Closed RobertTStrong closed 7 years ago
I suspect this will have to be handled separately from this...
The current notebook https://github.com/mozilla-services/data-pipeline/blob/master/reports/update-orphaning/Update%20orphaning%20analysis%20using%20longitudinal%20dataset.ipynb writes the JSON files and they appear to be copied to the following location https://s3-us-west-2.amazonaws.com/telemetry-public-analysis-2/data/spohl@mozilla.com/Update+Orphaning+View/
This end result destination for this new notebook should be along the lines of https://s3-us-west-2.amazonaws.com/telemetry-public-analysis-2/data/rstrong@mozilla.com/Update+Orphaning+View/
Please have a look at our contribution guidelines. For example, in this case, the commits should be squashed into a single one. The title of the commit should use the imperative mood and ideally also have a description.
@RobertTStrong a few general questions before I start reviewing this:
And a couple of requests:
Could you please provide some context for these change either here, or in the bug, or as a link to the docs?
What kind of context would you like? This is to get data from telemetry and save it as JSON so it can be used by the dashboard. Could you provide me with a link of an existing production notebook doc so I can use it as a guideline?

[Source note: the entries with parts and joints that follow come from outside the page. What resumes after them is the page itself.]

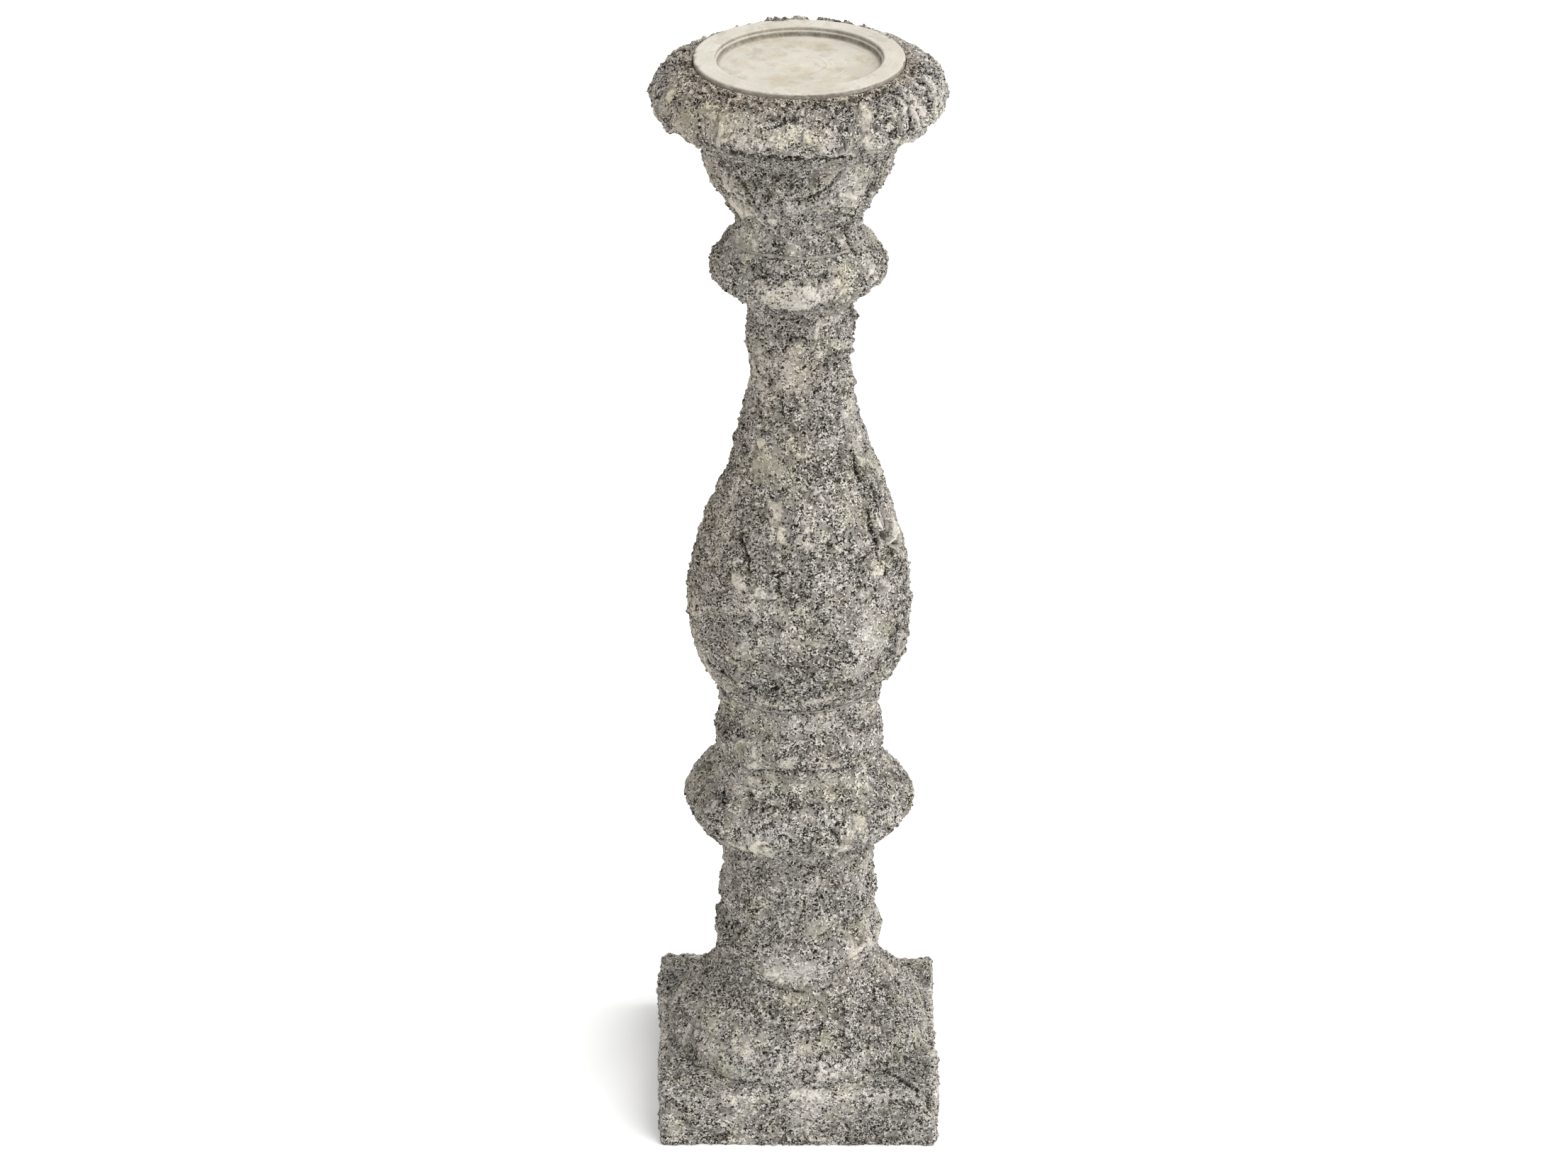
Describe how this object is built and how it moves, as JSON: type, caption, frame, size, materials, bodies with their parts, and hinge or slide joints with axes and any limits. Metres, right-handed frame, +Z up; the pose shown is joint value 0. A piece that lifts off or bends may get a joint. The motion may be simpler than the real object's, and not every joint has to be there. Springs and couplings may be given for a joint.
{
  "type": "stone candle stand",
  "caption": "Weathered turned-stone baluster stand on a square plinth, with a heavy rolled rim and a loose pale dish recessed for a pillar candle.",
  "frame": {"origin": "centre of the plinth's underside, on the floor", "axes": "+Z up the turned axis, X and Y square to the plinth's sides, -Y towards the front"},
  "size_m": [0.19, 0.19, 0.75],
  "materials": {
    "weathered_stone": "rough, pitted and lichened",
    "pale_dish": "fine and smooth, lightly soiled",
    "lime_mortar": "matt and sandy",
    "galvanised_steel": "dull zinc"
  },
  "bodies": {
    "stand": {"plinth_block": "weathered_stone", "base_moulding": "weathered_stone", "lower_drum": "weathered_stone", "large_torus": "weathered_stone", "annulet": "weathered_stone", "vase_shaft": "weathered_stone", "upper_collar": "weathered_stone", "cup_bowl": "weathered_stone", "rim_ring": "weathered_stone", "mortar_bed_1": "lime_mortar", "mortar_bed_2": "lime_mortar", "mortar_bed_3": "lime_mortar", "mortar_bed_4": "lime_mortar", "mortar_bed_5": "lime_mortar", "mortar_bed_6": "lime_mortar", "mortar_bed_7": "lime_mortar", "mortar_bed_8": "lime_mortar", "tie_rod": "galvanised_steel", "bottom_washer": "galvanised_steel", "bottom_nut": "galvanised_steel", "top_washer": "galvanised_steel", "top_nut": "galvanised_steel"},
    "dish": {"candle_dish": "pale_dish"}
  },
  "joints": [
    {"name": "dish_lift", "type": "slide", "parent": "stand", "child": "dish", "axis": [0, 0, 1], "range_m": [0, 0.06]}
  ]
}
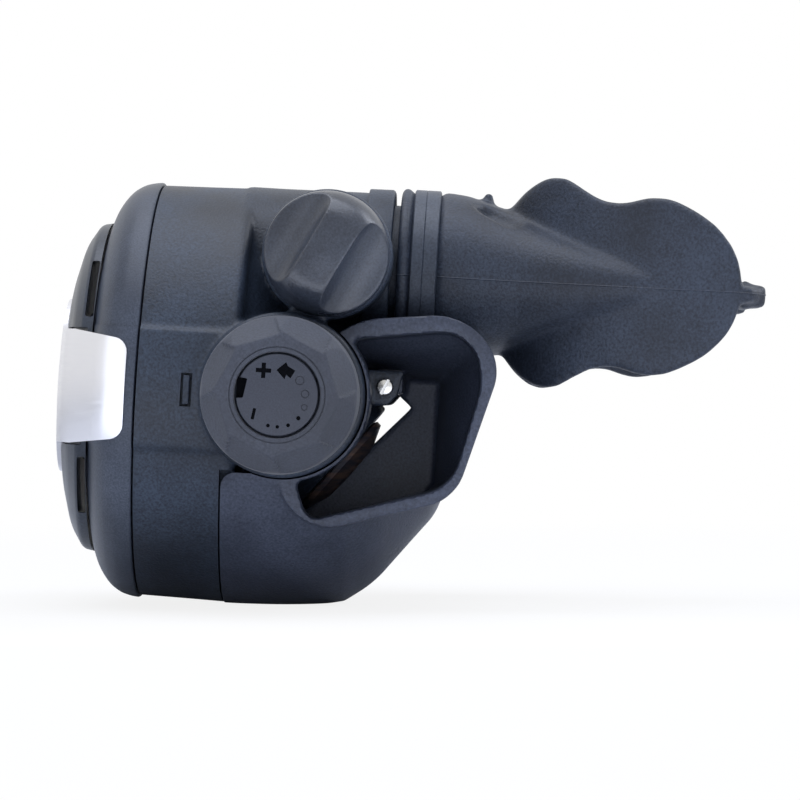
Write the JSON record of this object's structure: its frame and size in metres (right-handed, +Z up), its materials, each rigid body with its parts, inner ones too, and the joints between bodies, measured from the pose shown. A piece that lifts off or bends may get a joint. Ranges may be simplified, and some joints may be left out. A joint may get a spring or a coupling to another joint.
{
  "type": "diving regulator second stage",
  "caption": "Diving regulator second stage: round demand chamber with purge cover, effort knob, venturi knob, side-opening exhaust tee and clamped bite mouthpiece.",
  "frame": {"origin": "middle of the underside's bounding box, at the level of the foot that the part rests on", "axes": "+X towards the diver's mouth, +Y from the effort knob to the hose inlet, +Z up"},
  "size_m": [0.1176, 0.1028, 0.0714],
  "materials": {
    "case_plastic": "fine-grained moulded nylon",
    "cover_plastic": "fine-grained moulded nylon",
    "bezel_plastic": "satin black",
    "silver_trim": "satin metallised",
    "knob_rubber": "soft overmould",
    "insert_plastic": "matte",
    "venturi_plastic": "satin",
    "tee_plastic": "fine grain",
    "mouthpiece_silicone": "matte silicone",
    "clamp_plastic": "satin",
    "valve_silicone": "translucent silicone",
    "diaphragm_silicone": "matte silicone",
    "white_nylon": "natural nylon",
    "chromed_brass": "chrome plated",
    "stainless_steel": "plain",
    "black_rubber": "matte"
  },
  "bodies": {
    "case": {"case_housing": "case_plastic", "cover_lock": "case_plastic", "front_cover": "cover_plastic", "cover_bezel": "bezel_plastic", "trim_plate": "silver_trim", "purge_spring": "stainless_steel", "clamp_ring": "white_nylon", "diaphragm": "diaphragm_silicone", "valve_barrel": "chromed_brass", "barrel_nut": "chromed_brass", "inlet_fitting": "chromed_brass", "orifice": "chromed_brass", "orifice_ring": "black_rubber", "lever_pin": "stainless_steel", "valve_spring": "stainless_steel", "packing_nut": "chromed_brass", "exhaust_valve": "valve_silicone", "exhaust_tee": "tee_plastic", "tee_screw_left": "stainless_steel", "tee_screw_right": "stainless_steel", "mouthpiece": "mouthpiece_silicone", "mouthpiece_clamp": "clamp_plastic"},
    "purge": {"purge_button": "bezel_plastic"},
    "plate": {"diaphragm_plate": "white_nylon"},
    "lever": {"lever": "stainless_steel"},
    "valve": {"poppet": "white_nylon", "poppet_seat": "black_rubber", "poppet_nut": "chromed_brass"},
    "pusher": {"spring_pusher": "white_nylon"},
    "effort_knob": {"adjusting_knob": "knob_rubber", "knob_insert": "insert_plastic", "knob_screw": "stainless_steel", "adjusting_spindle": "chromed_brass", "spindle_ring": "black_rubber"},
    "venturi": {"venturi_knob": "venturi_plastic", "venturi_vane": "white_nylon", "vane_ring": "black_rubber"}
  },
  "joints": [
    {"name": "purge_press", "type": "slide", "parent": "case", "child": "purge", "axis": [0.9982, 0, -0.0593], "range_m": [0, 0.0035], "stiffness_N_per_m": 300, "springref_m": -0.001, "deforming": ["purge_spring"]},
    {"name": "plate_slide", "type": "slide", "parent": "case", "child": "plate", "axis": [0.9982, 0, -0.0593], "range_m": [0, 0.0037], "deforming": ["diaphragm"]},
    {"name": "lever_turn", "type": "hinge", "parent": "case", "child": "lever", "pos_m": [-0.02612, -0.0134, 0.03559], "axis": [0.0593, 0, 0.9982], "range_deg": [-14.6, 0]},
    {"name": "valve_slide", "type": "slide", "parent": "case", "child": "valve", "axis": [0, -1, 0], "range_m": [0, 0.0014], "deforming": ["valve_spring"]},
    {"name": "knob_turn", "type": "hinge", "parent": "case", "child": "effort_knob", "pos_m": [-0.01953, -0.0448, 0.0352], "axis": [0, 1, 0], "range_deg": [-360, 360]},
    {"name": "pusher_slide", "type": "slide", "parent": "case", "child": "pusher", "axis": [0, 1, 0], "range_m": [-0.00102, 0.00102]},
    {"name": "venturi_turn", "type": "hinge", "parent": "case", "child": "venturi", "pos_m": [-0.01243, -0.0348, 0.05792], "axis": [0, 1, 0], "range_deg": [-45, 45]}
  ],
  "couplings": [
    {"joint": "plate_slide", "follows": "purge_press", "ratio": 1},
    {"joint": "lever_turn", "follows": "purge_press", "rad_per_m": -71},
    {"joint": "valve_slide", "follows": "purge_press", "ratio": 0.38},
    {"joint": "pusher_slide", "follows": "knob_turn", "m_per_rad": 0.00015915}
  ]
}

Is this notebook or a previous version of it already used anywhere in a production environment? (I want to understand how stable this code should be considered)
This notebook is practically a complete rewrite of the previous one along with a lot of additions. The data is present in the same location as this notebook saves it to which is: https://analysis-output.telemetry.mozilla.org/app-update/data/out-of-date/
You can see the web page (already reviewed but it won't be published until after this review) here: http://exchangecode.com/robert/work/temp.html
The notebook is scheduled to run every Sunday and has successfully run twice as scheduled and twice with the date manipulated to get data from previous weeks. I also used it to manually to generate earlier data going back to mid October 2016. All of this data is in the location mentioned above.
Did you test it on a real dataset already?
Yes, see above
What are your expectations for this review? (A full review of every [LOC] vs only review specific parts)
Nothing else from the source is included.